PROBLEM REQUIREMENTS. Make an exact copy of all the records.

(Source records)
-- -- --
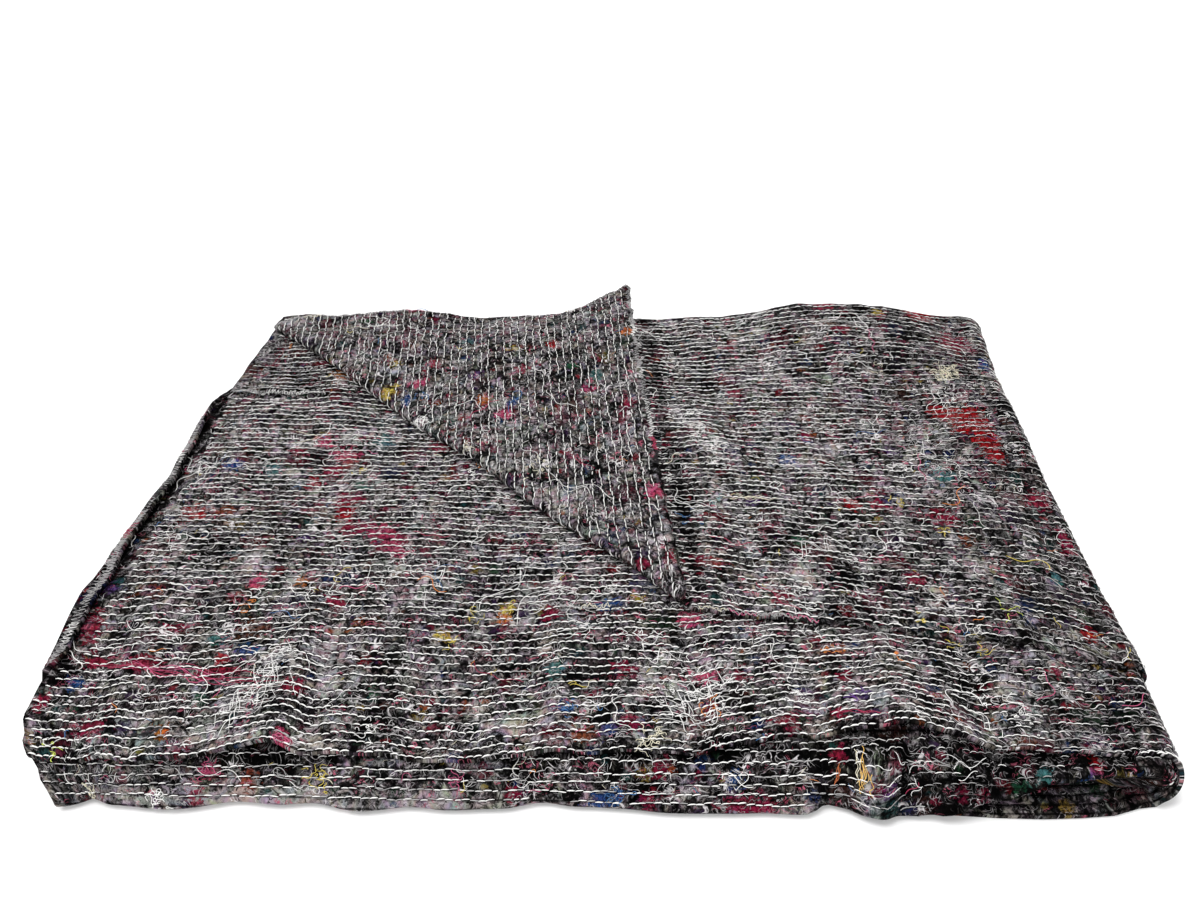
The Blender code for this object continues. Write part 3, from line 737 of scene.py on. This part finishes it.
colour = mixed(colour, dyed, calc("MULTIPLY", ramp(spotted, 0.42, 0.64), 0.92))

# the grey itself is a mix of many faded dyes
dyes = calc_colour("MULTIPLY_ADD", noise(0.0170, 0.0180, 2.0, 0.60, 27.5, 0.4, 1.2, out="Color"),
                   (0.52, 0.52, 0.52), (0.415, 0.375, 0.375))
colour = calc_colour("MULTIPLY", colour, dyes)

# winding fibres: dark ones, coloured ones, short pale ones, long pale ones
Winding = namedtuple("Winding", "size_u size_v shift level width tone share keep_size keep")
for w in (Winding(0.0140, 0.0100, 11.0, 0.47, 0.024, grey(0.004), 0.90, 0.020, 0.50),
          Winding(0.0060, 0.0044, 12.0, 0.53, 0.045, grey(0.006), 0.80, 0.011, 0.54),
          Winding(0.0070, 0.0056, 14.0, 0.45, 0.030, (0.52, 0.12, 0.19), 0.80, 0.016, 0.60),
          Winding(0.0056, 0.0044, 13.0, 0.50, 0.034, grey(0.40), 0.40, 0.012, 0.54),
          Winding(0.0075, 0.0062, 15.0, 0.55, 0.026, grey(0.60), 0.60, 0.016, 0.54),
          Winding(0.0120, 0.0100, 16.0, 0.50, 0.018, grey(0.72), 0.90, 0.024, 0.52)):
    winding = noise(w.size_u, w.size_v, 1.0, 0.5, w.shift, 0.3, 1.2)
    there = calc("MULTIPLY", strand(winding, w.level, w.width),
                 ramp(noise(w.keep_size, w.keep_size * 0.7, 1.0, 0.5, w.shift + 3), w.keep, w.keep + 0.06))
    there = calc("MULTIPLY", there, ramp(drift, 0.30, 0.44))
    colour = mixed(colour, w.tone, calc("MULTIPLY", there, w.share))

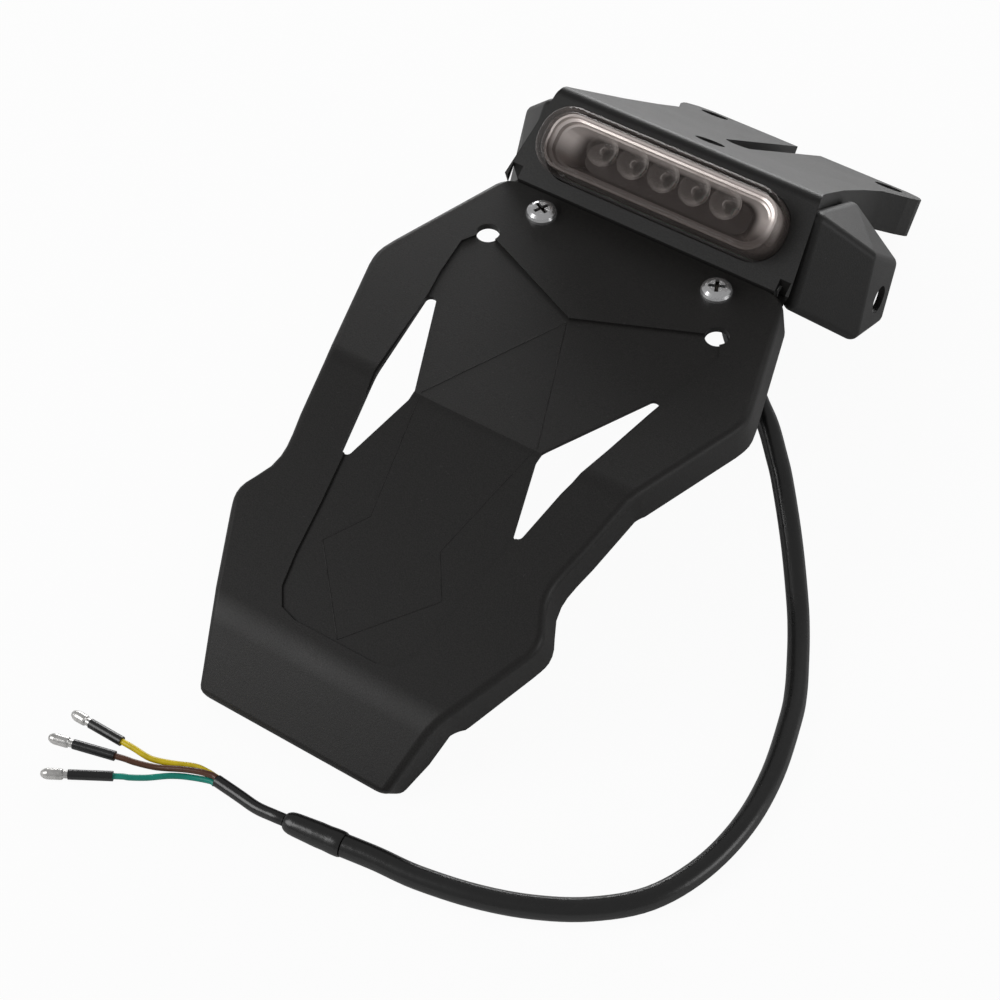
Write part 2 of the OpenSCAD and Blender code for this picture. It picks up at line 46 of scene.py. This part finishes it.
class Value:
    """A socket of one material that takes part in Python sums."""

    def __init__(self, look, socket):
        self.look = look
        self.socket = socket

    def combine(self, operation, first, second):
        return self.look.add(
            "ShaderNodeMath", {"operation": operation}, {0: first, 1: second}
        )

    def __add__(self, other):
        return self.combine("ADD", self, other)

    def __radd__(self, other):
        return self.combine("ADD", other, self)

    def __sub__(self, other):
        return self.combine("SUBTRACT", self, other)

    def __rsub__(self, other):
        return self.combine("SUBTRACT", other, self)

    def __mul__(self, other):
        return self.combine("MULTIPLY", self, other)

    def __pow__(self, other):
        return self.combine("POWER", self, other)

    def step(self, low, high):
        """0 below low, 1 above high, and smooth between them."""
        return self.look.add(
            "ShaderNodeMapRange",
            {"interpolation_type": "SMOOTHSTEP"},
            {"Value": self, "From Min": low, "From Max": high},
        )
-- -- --
THE SOLUTION.
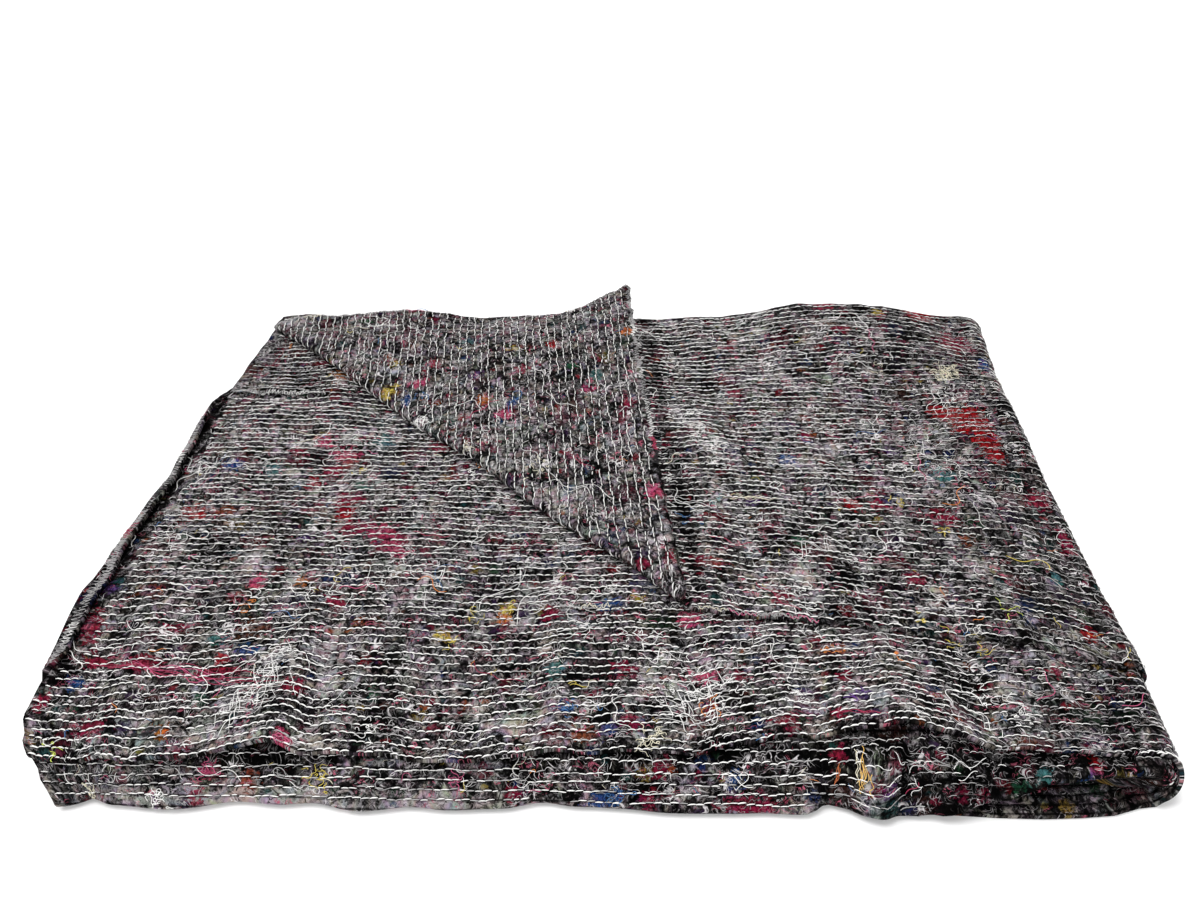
The Blender code for this object continues. Write part 3, from line 737 of scene.py on. This part finishes it.
colour = mixed(colour, dyed, calc("MULTIPLY", ramp(spotted, 0.42, 0.64), 0.92))

# the grey itself is a mix of many faded dyes
dyes = calc_colour("MULTIPLY_ADD", noise(0.0170, 0.0180, 2.0, 0.60, 27.5, 0.4, 1.2, out="Color"),
                   (0.52, 0.52, 0.52), (0.415, 0.375, 0.375))
colour = calc_colour("MULTIPLY", colour, dyes)

# winding fibres: dark ones, coloured ones, short pale ones, long pale ones
Winding = namedtuple("Winding", "size_u size_v shift level width tone share keep_size keep")
for w in (Winding(0.0140, 0.0100, 11.0, 0.47, 0.024, grey(0.004), 0.90, 0.020, 0.50),
          Winding(0.0060, 0.0044, 12.0, 0.53, 0.045, grey(0.006), 0.80, 0.011, 0.54),
          Winding(0.0070, 0.0056, 14.0, 0.45, 0.030, (0.52, 0.12, 0.19), 0.80, 0.016, 0.60),
          Winding(0.0056, 0.0044, 13.0, 0.50, 0.034, grey(0.40), 0.40, 0.012, 0.54),
          Winding(0.0075, 0.0062, 15.0, 0.55, 0.026, grey(0.60), 0.60, 0.016, 0.54),
          Winding(0.0120, 0.0100, 16.0, 0.50, 0.018, grey(0.72), 0.90, 0.024, 0.52)):
    winding = noise(w.size_u, w.size_v, 1.0, 0.5, w.shift, 0.3, 1.2)
    there = calc("MULTIPLY", strand(winding, w.level, w.width),
                 ramp(noise(w.keep_size, w.keep_size * 0.7, 1.0, 0.5, w.shift + 3), w.keep, w.keep + 0.06))
    there = calc("MULTIPLY", there, ramp(drift, 0.30, 0.44))
    colour = mixed(colour, w.tone, calc("MULTIPLY", there, w.share))

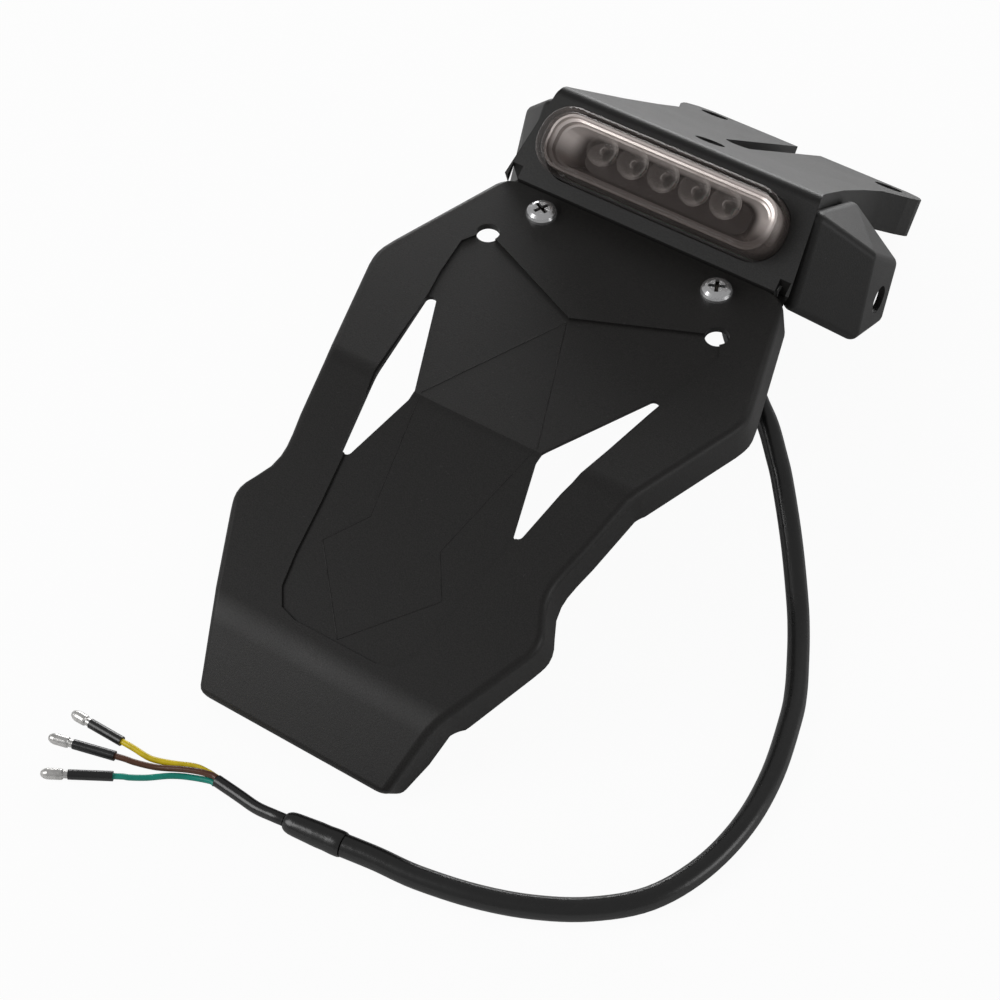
Write part 2 of the OpenSCAD and Blender code for this picture. It picks up at line 46 of scene.py. This part finishes it.
class Value:
    """A socket of one material that takes part in Python sums."""

    def __init__(self, look, socket):
        self.look = look
        self.socket = socket

    def combine(self, operation, first, second):
        return self.look.add(
            "ShaderNodeMath", {"operation": operation}, {0: first, 1: second}
        )

    def __add__(self, other):
        return self.combine("ADD", self, other)

    def __radd__(self, other):
        return self.combine("ADD", other, self)

    def __sub__(self, other):
        return self.combine("SUBTRACT", self, other)

    def __rsub__(self, other):
        return self.combine("SUBTRACT", other, self)

    def __mul__(self, other):
        return self.combine("MULTIPLY", self, other)

    def __pow__(self, other):
        return self.combine("POWER", self, other)

    def step(self, low, high):
        """0 below low, 1 above high, and smooth between them."""
        return self.look.add(
            "ShaderNodeMapRange",
            {"interpolation_type": "SMOOTHSTEP"},
            {"Value": self, "From Min": low, "From Max": high},
        )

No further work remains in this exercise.